Опущу советы по поводу кур, гусей и собак — отмечу лишь доброту и серьезность, смешанные с затаенной улыбкой, с какими автор говорит об этих представителях “сельской фауны”.
Заслуживает внимания еще одна встреча — с двумя рыжими телятами, которые “разлеглись на самой середине дороги. Один из них поднялся, меланхолически посмотрел на приближающийся “Москвич” и спокойно повернулся задом.
Я возмутился, — это уже походило на наглость.
Тихонько, на тормозах, я подкатил к теленку и легко толкнул его радиатором.

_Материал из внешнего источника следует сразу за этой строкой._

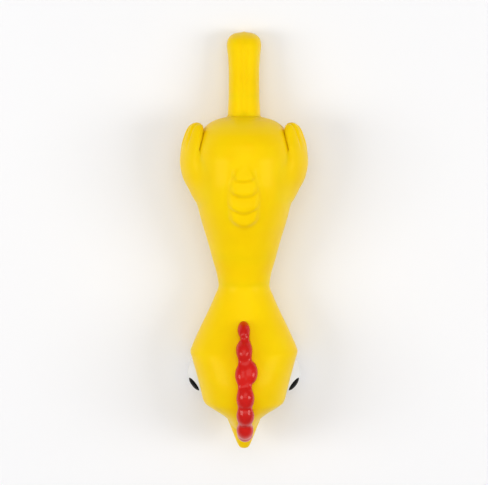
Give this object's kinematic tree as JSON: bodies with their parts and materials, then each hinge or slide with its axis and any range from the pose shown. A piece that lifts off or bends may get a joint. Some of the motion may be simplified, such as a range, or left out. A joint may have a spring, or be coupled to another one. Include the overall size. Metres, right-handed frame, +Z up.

Он повернулся, некоторое время недоуменно разглядывал меня своими прекрасными телячьими глазами с черными ресницами и, не торопясь, отошел на обочину, обиженно помахивая чумазым хвостиком”.
Контраст этого описания со словами “возмутился”, “наглость” — разительный, ибо такой “портрет” теленка — самое настоящее объяснение в любви.
Впрочем, не только в каждое проявление жизни влюблен автор. Вон он характеризует свою машину, на которой собирается в поход. Поначалу М.Михеев объективен: “Мотор у “Москвича” слабенький, кабина тесноватая, широкие крылья придают ему лопоухий Добродушный вид. Но работяга он на редкость усердный и ни разу не подвел в дальних поездках…”
Стоп! — как незаметно с технических данных автор переходит к внешности “Москвича”, почти “очеловечивает” его упоминанием о лопоухости и добродушии. а затем… затем рассказывает, как на трудных дорогах “его чугунно-алюминиевое сердчишко начинало глохнуть от перегрузки, а хрупкие косточки скрипели от напряжения. Следы таких дорог видны на его боках, у него нет ни одного целого, не мятого крыла, но я привязался к “Москвичу”, как к живому существу (курсив мой — Ю.М.), и не променяю сейчас даже на мощную комфортабельную “Волгу”.
Так пишут не о машине, а о живом существе, которое очень дорого — ведь равнодушное ухо не услышит стук глохнущего от перегрузок сердчишка и скрип хрупких косточек.
Восприятие машины как чего-то живого, одушевленного сыграет еще свою роль — мы убедимся в этом, когда погрузимся в фантастику Михаила Михеева.